Stored entries
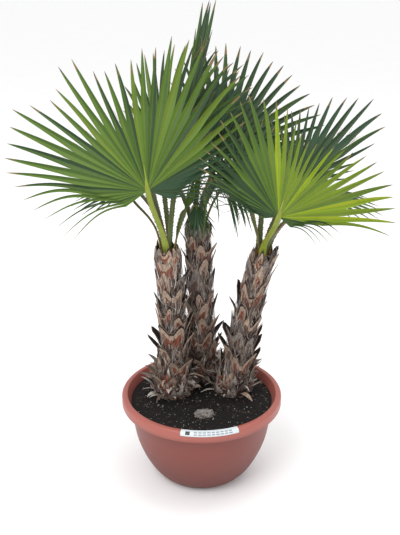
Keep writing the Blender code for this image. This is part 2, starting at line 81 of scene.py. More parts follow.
class Finish:
    """A material: a Principled shader and the nodes that drive it."""

    def __init__(self, name, specular):
        self.material = bpy.data.materials.new(name)
        self.material.use_nodes = True
        self.tree = self.material.node_tree
        self.shader = self.tree.nodes["Principled BSDF"]
        self.feed(self.shader, {"Specular IOR Level": specular})

    def feed(self, node, sockets):
        """Gives a node's sockets their values or links."""
        for key, given in sockets.items():
            given = given.socket if isinstance(given, Value) else given
            if isinstance(given, bpy.types.NodeSocket):
                self.tree.links.new(given, node.inputs[key])
            else:
                node.inputs[key].default_value = given

    def node(self, kind, settings, sockets):
        """A node of this kind: its settings first, then the values or links of its sockets."""
        made = self.tree.nodes.new("ShaderNode" + kind)
        for key, setting in settings.items():
            setattr(made, key, setting)
        self.feed(made, sockets)
        return made

    def number(self, kind, settings, given):
        made = self.node(kind, settings, dict(enumerate(given)))
        return Value(self, made.outputs[0])

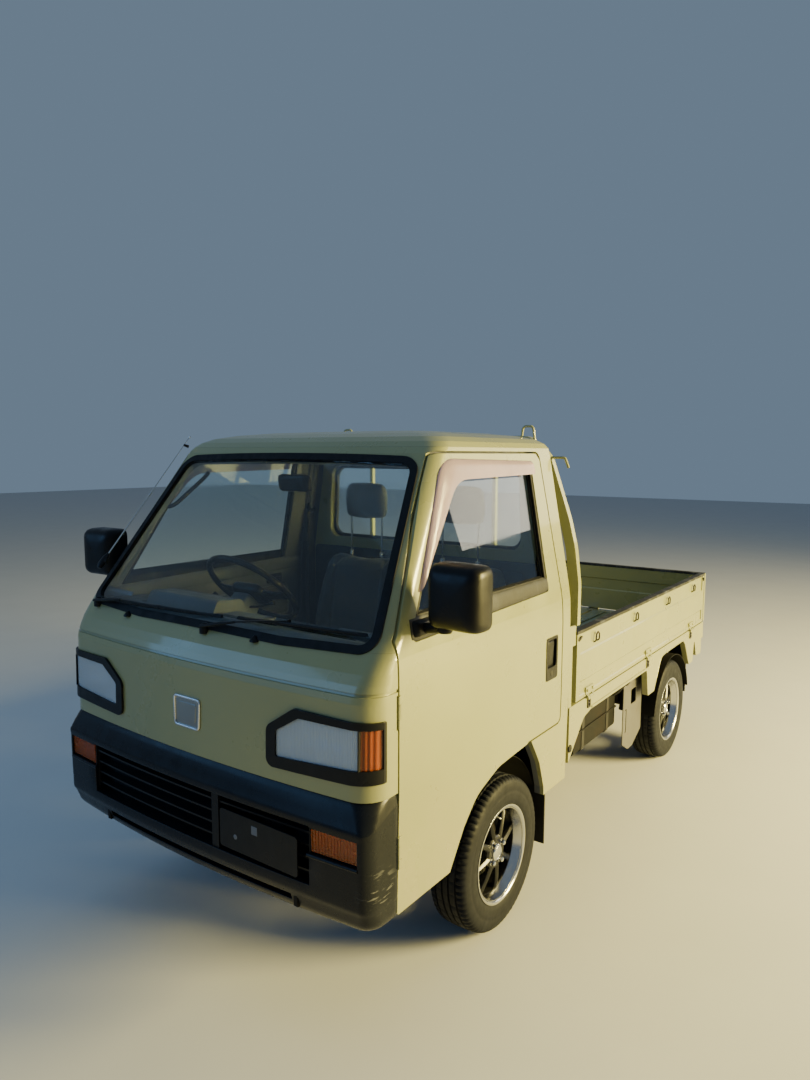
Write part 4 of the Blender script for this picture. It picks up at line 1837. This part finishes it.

### Goal of the exercise
Copy out each line of the entries that holds "this".

### Exercise response
Keep writing the Blender code for this image. This is part 2, starting at line 81 of scene.py. More parts follow.
        """A node of this kind: its settings first, then the values or links of its sockets."""
Write part 4 of the Blender script for this picture. It picks up at line 1837. This part finishes it.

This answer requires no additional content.